Neste mundo de variedade, as árvores azuis são apenas um entre outros diversos recursos formais empregados nesse desenrolar obsessivo do plano cinematográfico como unidade expressiva. Em alguns casos, a expressão será alcançada por meio de manipulações mais ostensivas do espaço cênico – como no uso de arquétipos alegóricos nos planos #2 e #4, e de movimentos de câmera nos planos #2, #3 e 6#, o meu favorito em todo o filme – ou na inserção de sons não-diegéticos – a música, no plano #2, e a narração em voz-over no plano #3. Em outros, a mudança expressiva se esconderá sob as sutilezas do tempo que passa – uma mudança progressiva de luz, no plano final, ou o fade progressivo do som dos pássaros que desaguam em um trono, no plano #3.

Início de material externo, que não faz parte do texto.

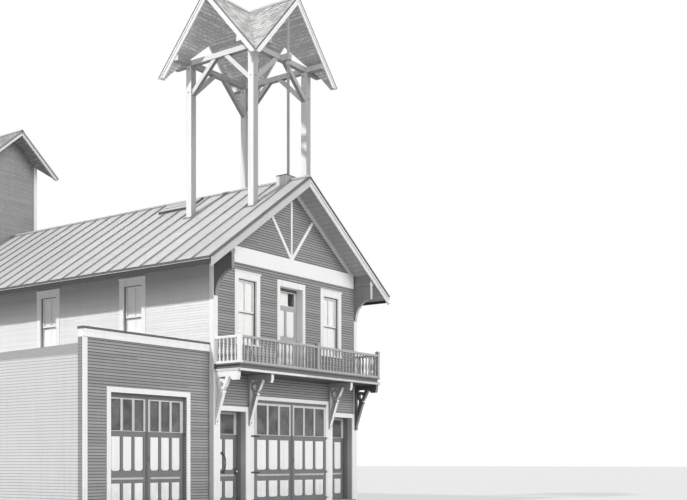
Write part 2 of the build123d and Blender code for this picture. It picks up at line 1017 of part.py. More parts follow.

Muito mais à vontade com o formato de longa-metragem do que Muito Romântico (2016), Oráculo é costurado narrativamente por uma linha de heterogeneidade. Todo plano parece simultaneamente inaugurar e esgotar seu regime representacional, e a unidade entre os planos é também exterior à diegese. Será o filme uma coleção de dissonâncias? Qual é o fio narrativo que conecta todos esses gestos, ações, e visões? Porque eles foram reunidos na montagem? A pergunta é, ela própria, a resposta. Ao filtrar elementos que parecem pertencer a mundos narrativos radicalmente diferentes (mas todos conectados pelo mesmo mar) – de Glauber Rocha e seu Der Leone Have Sept Cabeças (1970) e o Tabu (1982) de Júlio Bressane, à Cicatriz Interior (1972) de Philippe Garrel e à trilogia da Califórnia (2000-1) de James Benning – em sua própria singularidade artística, Dullius e Jahn ressaltam o místico no prosaico, atiçando pacientemente – e nunca mais do que atiçando, com o cuidado com que se aproxima de uma criatura arredia – o drama das partículas microscópicas que vive latente na vista. Oráculo é um retorno naturalmente desigual e produtivamente impuro a Lumière – gesto um tanto contraintutivo para cineastas que sempre pareceram encarnar o ponto de vista do fim do mundo, mas que aqui encontram um espaço – uma pequena dobra, que seja – onde a certeza de quem ora equivale ao desejo de quem vê.